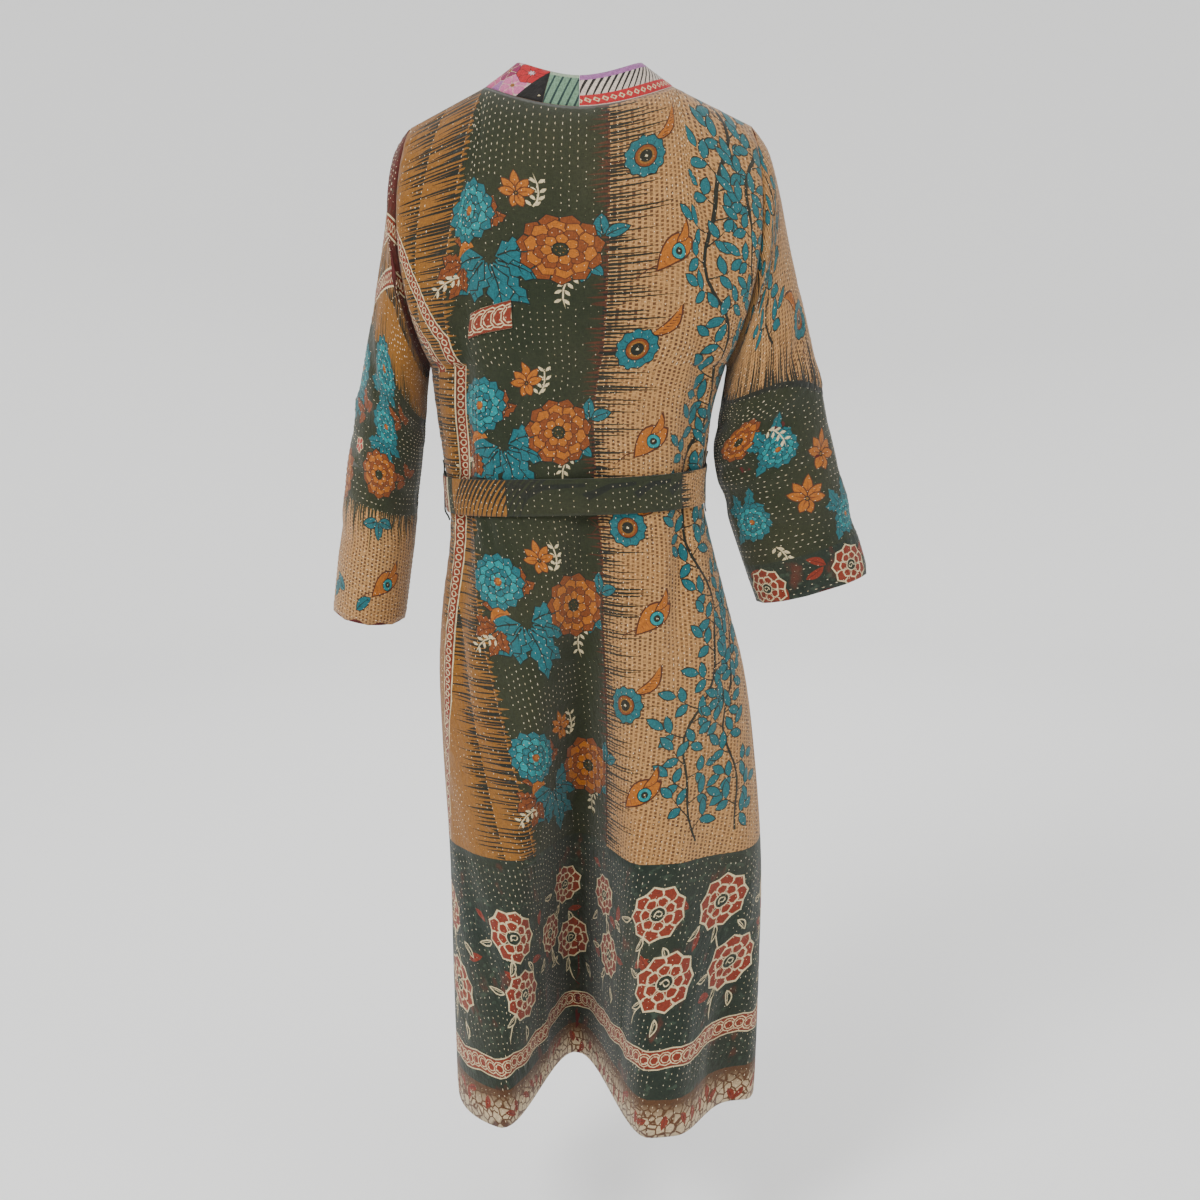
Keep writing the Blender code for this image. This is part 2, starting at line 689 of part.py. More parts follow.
def make_sleeve(side, collection):
    grid = sleeve_grid(side)
    normals = grid_normals(grid, True)
    middle = SLEEVE_RINGS // 2
    outward = grid[middle, 0] - grid[middle].mean(axis=0)
    if np.dot(normals[middle, 0], outward) < 0:
        normals = -normals
    for column in range(SLEEVE_SIDES):
        turn = 2 * math.pi * column / SLEEVE_SIDES
        back = turn <= math.pi
        folded_turn = turn if back else 2 * math.pi - turn
        normals[0, column] = armhole_normal(normals[0, column], folded_turn, back)
    outer = grid.copy()
    outer[1:-1:2] += normals[1:-1:2] * QUILT_RISE
    inner = (grid - normals * WALL)[::2]
    name = "sleeve_right" if side > 0 else "sleeve_left"
    finish_piece(name, wall_mesh(name, outer, inner, True), collection)


def grid_surface(name, grid, closed):
    """Open cloth surface through a grid of points."""
    rows, columns = grid.shape[:2]
    spans = columns if closed else columns - 1
    faces = []
    for row in range(rows - 1):
        for column in range(spans):
            ahead = (column + 1) % columns
            here, above = row * columns, (row + 1) * columns
            faces.append((here + column, here + ahead, above + ahead, above + column))
    mesh = bpy.data.meshes.new(name)
    mesh.from_pydata([tuple(point) for point in grid.reshape(-1, 3)], [], faces)
    return mesh


def strip_piece(name, grid, closed, wall, collection):
    """Strip of cloth with its thickness on the side that its faces look to."""
    piece = finish_piece(name, grid_surface(name, grid, closed), collection)
    solidify = piece.modifiers.new("cloth thickness", "SOLIDIFY")
    solidify.thickness = wall
    solidify.offset = 1.0
    return piece


def belt_middle(across):
    return BELT_CENTRE + BELT_TILT * across


def belt_point(turn, height_share, clearance):
    """Point round the waist, free of the folds. Turn 0 is the right side, 90 degrees the front."""
    right = read_table(BODY, BELT_CENTRE, 2)
    left = read_table(BODY, BELT_CENTRE, 1)
    middle = (left + right) / 2
    height = belt_middle(middle + (right - left) / 2 * math.cos(turn)) + height_share * BELT_HEIGHT / 2
    left = read_table(BODY, height, 1) - clearance
    right = read_table(BODY, height, 2) + clearance
    depth = read_table(BODY, height, 4 if math.sin(turn) > 0 else 3) + clearance
    reach = math.copysign(abs(math.cos(turn)) ** (2 / ROUNDNESS), math.cos(turn))
    into = math.copysign(abs(math.sin(turn)) ** (2 / ROUNDNESS), math.sin(turn))
    return np.array(((left + right) / 2 + (right - left) / 2 * reach, depth * into, height))


def make_belt(collection):
    """The belt's stretch round the waist, its knot and its two hanging ends."""
    turns = [2 * math.pi * step / BELT_SIDES for step in range(BELT_SIDES)]
    clearance = QUILT_RISE + BELT_CLEARANCE
    grid = np.array([[belt_point(turn, share, clearance) for turn in turns] for share in (-1.0, 0.0, 1.0)])
    strip_piece("belt", grid, True, BELT_WALL, collection)
    belt_front = grid[:, :, 1].max() + BELT_WALL
    knot_y = belt_front + SEAM_GAP + KNOT_DEPTH / 2
    knot_z = belt_middle(0.0)
    bpy.ops.mesh.primitive_cube_add(size=1.0, location=(0.0, knot_y, knot_z))
    cube = bpy.context.object
    mesh = cube.data
    mesh.transform(cube.matrix_world)
    bpy.data.objects.remove(cube)
    mesh.transform(scaling_about((0.0, knot_y, knot_z), (KNOT_WIDTH, KNOT_DEPTH, KNOT_HEIGHT)))
    knot = finish_piece("belt_knot", mesh, collection)
    bevel = knot.modifiers.new("rounded cloth", "BEVEL")
    bevel.width = KNOT_ROUNDING
    bevel.segments = 3
    top = knot_z - KNOT_HEIGHT / 2 - BELT_END_DROP
    for name, start, drift, length in BELT_ENDS:
        grid = []
        for share in np.linspace(0.0, 1.0, BELT_END_ROWS):
            height = top - length * share
            spread = float(ease(0.0, BELT_END_SPREAD_SHARE, share))
            half_width = BELT_END_TOP_HALF_WIDTH + BELT_END_SPREAD * spread
            middle = start + drift * share
            row = []
            for across in np.linspace(-half_width, half_width, 5):
                level = read_table(BODY, height, 4) * roundness_at(middle + across, height)
                hang = knot_y - BELT_WALL / 2
                free = float(ease(0.0, BELT_END_FREE_SHARE, share))
                resting = level + SEAM_GAP / 2 + QUILT_RISE + BELT_END_LIFT
                y = max(hang + (resting - hang) * free, resting)
                wave = math.sin(across * BELT_END_WAVE_ACROSS + share * BELT_END_WAVE_ALONG)
                row.append((middle + across, y + BELT_END_WAVE * wave, height))
            grid.append(row)
        strip_piece(name, np.array(grid), False, BELT_WALL, collection)


def roundness_at(across, height):
    left = read_table(BODY, height, 1)
    right = read_table(BODY, height, 2)
    return roundness((across - (left + right) / 2) / ((right - left) / 2))


def scaling_about(centre, sizes):
    """Matrix that scales a mesh about its own centre."""
    move = Matrix.Translation(Vector(centre))
    return move @ Matrix.Diagonal((*sizes, 1.0)) @ move.inverted()


def make_loops(collection):
    """Narrow cloth loops that hold the belt at the side seams."""
    for side, name in ((-1, "belt_loop_left"), (1, "belt_loop_right")):
        turn = 0.0 if side > 0 else math.pi
        column = 2 if side > 0 else 1
        over = BELT_CLEARANCE + QUILT_RISE + BELT_WALL + LOOP_CLEARANCE
        middle = belt_point(turn, 0.0, 0.0)[2]
        half = BELT_HEIGHT / 2
        reach = half + LOOP_OVERHANG
        bend = half + LOOP_BEND
        path = []
        for offset in (-reach, -bend, -half / 2, half / 2, bend, reach):
            height = middle + offset
            body = abs(read_table(BODY, height, column))
            away = over if abs(offset) < reach else LOOP_SEWN_LIFT
            path.append((body + away, height))
        grid = []
        for away, height in path:
            row = []
            for across in (-LOOP_WIDTH / 2, 0.0, LOOP_WIDTH / 2):
                row.append((side * away, across * side, height))
            grid.append(row)
        strip_piece(name, np.array(grid), False, LOOP_WALL, collection)


def make_patch(back, back_normals, collection):
    """Slanted patch made from the back panel's own surface, moved out."""
    lower_left, upper_left, upper_right, lower_right = [np.array(corner) for corner in PATCH_CORNERS]
    grid = []
    for rise in np.linspace(0.0, 1.0, 4):
        row = []
        for share in np.linspace(0.0, 1.0, 9):
            low = lower_left + (lower_right - lower_left) * share
            high = upper_left + (upper_right - upper_left) * share
            across, height = low + (high - low) * rise
            distance = (back[:, :, 0] - across) ** 2 + (back[:, :, 2] - height) ** 2
            nearest = np.unravel_index(np.argmin(distance), distance.shape)
            normal = back_normals[nearest]
            point = np.array((across, panel_depth(back, across, height), height))
            row.append(point + normal * PATCH_LIFT)
        grid.append(row)
    strip_piece("back_patch", np.array(grid), False, PATCH_WALL, collection)


def panel_depth(grid, across, height):
    """The panel's Y at one place, read between its points."""
    levels = []
    for row in grid:
        order = np.argsort(row[:, 0])
        x = row[order, 0]
        levels.append((np.interp(across, x, row[order, 2]), np.interp(across, x, row[order, 1])))
    heights = [level[0] for level in levels]
    depths = [level[1] for level in levels]
    return float(np.interp(height, heights, depths))


def main():
    for thing in list(bpy.data.objects):
        bpy.data.objects.remove(thing)
    collection = bpy.data.collections.new("kantha_coat")
    bpy.context.scene.collection.children.link(collection)
    back, back_normals = make_back(collection)
    make_front(-1, collection)
    make_front(1, collection)
    make_sleeve(-1, collection)
    make_sleeve(1, collection)
    make_neckband(back, back_normals, collection)
    make_belt(collection)
    make_loops(collection)
    make_patch(back, back_normals, collection)


main()
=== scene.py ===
import cmath
import math

import bpy
import numpy as np
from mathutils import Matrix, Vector
from mathutils.geometry import delaunay_2d_cdt


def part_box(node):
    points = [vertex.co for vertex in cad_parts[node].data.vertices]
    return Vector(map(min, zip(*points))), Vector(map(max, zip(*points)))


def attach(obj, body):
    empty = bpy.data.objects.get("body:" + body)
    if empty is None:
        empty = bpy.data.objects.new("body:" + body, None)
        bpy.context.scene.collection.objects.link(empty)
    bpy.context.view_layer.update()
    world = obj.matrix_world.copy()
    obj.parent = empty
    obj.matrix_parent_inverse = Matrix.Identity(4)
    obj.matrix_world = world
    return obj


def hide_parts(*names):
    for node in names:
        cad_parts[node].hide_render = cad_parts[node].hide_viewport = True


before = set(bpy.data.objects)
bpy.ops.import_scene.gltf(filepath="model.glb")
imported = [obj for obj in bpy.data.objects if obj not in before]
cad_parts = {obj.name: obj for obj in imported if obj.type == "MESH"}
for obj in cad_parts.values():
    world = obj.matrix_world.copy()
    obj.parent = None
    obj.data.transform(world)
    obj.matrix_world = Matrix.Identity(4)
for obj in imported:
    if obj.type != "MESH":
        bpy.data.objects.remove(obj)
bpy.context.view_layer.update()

bpy.ops.object.select_all(action="DESELECT")

# Camera, floor and light
# The coat is seen from behind, from a little above its middle. It hangs in its worn form over
# a pale floor that curves up all round, under large soft lamps.
CAMERA_PLACE = (0.020, -2.050, -0.166)
CAMERA_PITCH = math.radians(11.5)
CAMERA_LENS = 51.0
FLOOR_HEIGHT = -1.45
FLOOR_SIZE = 14.0
FLOOR_CELLS = 64
FLOOR_FLAT_REACH = 3.6
FLOOR_CURL = 0.9
FLOOR_CURL_POWER = 1.7

camera = bpy.data.objects.new("camera", bpy.data.cameras.new("camera"))
camera.data.lens = CAMERA_LENS
camera.data.sensor_width = 36.0
camera.location = CAMERA_PLACE
camera.rotation_euler = (math.pi / 2 - CAMERA_PITCH, 0.0, 0.0)
bpy.context.scene.collection.objects.link(camera)
bpy.context.scene.camera = camera

bpy.ops.mesh.primitive_grid_add(x_subdivisions=FLOOR_CELLS, y_subdivisions=FLOOR_CELLS, size=FLOOR_SIZE,
                                location=(0, 0, 0))
floor = bpy.context.object
floor.name = "pale_floor"
for vertex in floor.data.vertices:
    reach = math.hypot(vertex.co.x, vertex.co.y)
    vertex.co.z = FLOOR_HEIGHT + FLOOR_CURL * max(reach - FLOOR_FLAT_REACH, 0.0) ** FLOOR_CURL_POWER
for polygon in floor.data.polygons:
    polygon.use_smooth = True
floor_paint = bpy.data.materials.new("pale_floor_paint")
floor_paint.use_nodes = True
floor_shader = floor_paint.node_tree.nodes["Principled BSDF"]
floor_shader.inputs["Base Color"].default_value = (0.93, 0.93, 0.925, 1)
floor_shader.inputs["Roughness"].default_value = 0.95
floor.data.materials.append(floor_paint)
bpy.ops.object.select_all(action="DESELECT")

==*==

What you need to do:
Within the material above, transcribe exactly the lines that run from the line holding "make_neckband(back, back_normals, collection)" through the line holding "bpy.data.objects.remove(obj)".

Result of this task:
    make_neckband(back, back_normals, collection)
    make_belt(collection)
    make_loops(collection)
    make_patch(back, back_normals, collection)


main()
=== scene.py ===
import cmath
import math

import bpy
import numpy as np
from mathutils import Matrix, Vector
from mathutils.geometry import delaunay_2d_cdt


def part_box(node):
    points = [vertex.co for vertex in cad_parts[node].data.vertices]
    return Vector(map(min, zip(*points))), Vector(map(max, zip(*points)))


def attach(obj, body):
    empty = bpy.data.objects.get("body:" + body)
    if empty is None:
        empty = bpy.data.objects.new("body:" + body, None)
        bpy.context.scene.collection.objects.link(empty)
    bpy.context.view_layer.update()
    world = obj.matrix_world.copy()
    obj.parent = empty
    obj.matrix_parent_inverse = Matrix.Identity(4)
    obj.matrix_world = world
    return obj


def hide_parts(*names):
    for node in names:
        cad_parts[node].hide_render = cad_parts[node].hide_viewport = True


before = set(bpy.data.objects)
bpy.ops.import_scene.gltf(filepath="model.glb")
imported = [obj for obj in bpy.data.objects if obj not in before]
cad_parts = {obj.name: obj for obj in imported if obj.type == "MESH"}
for obj in cad_parts.values():
    world = obj.matrix_world.copy()
    obj.parent = None
    obj.data.transform(world)
    obj.matrix_world = Matrix.Identity(4)
for obj in imported:
    if obj.type != "MESH":
        bpy.data.objects.remove(obj)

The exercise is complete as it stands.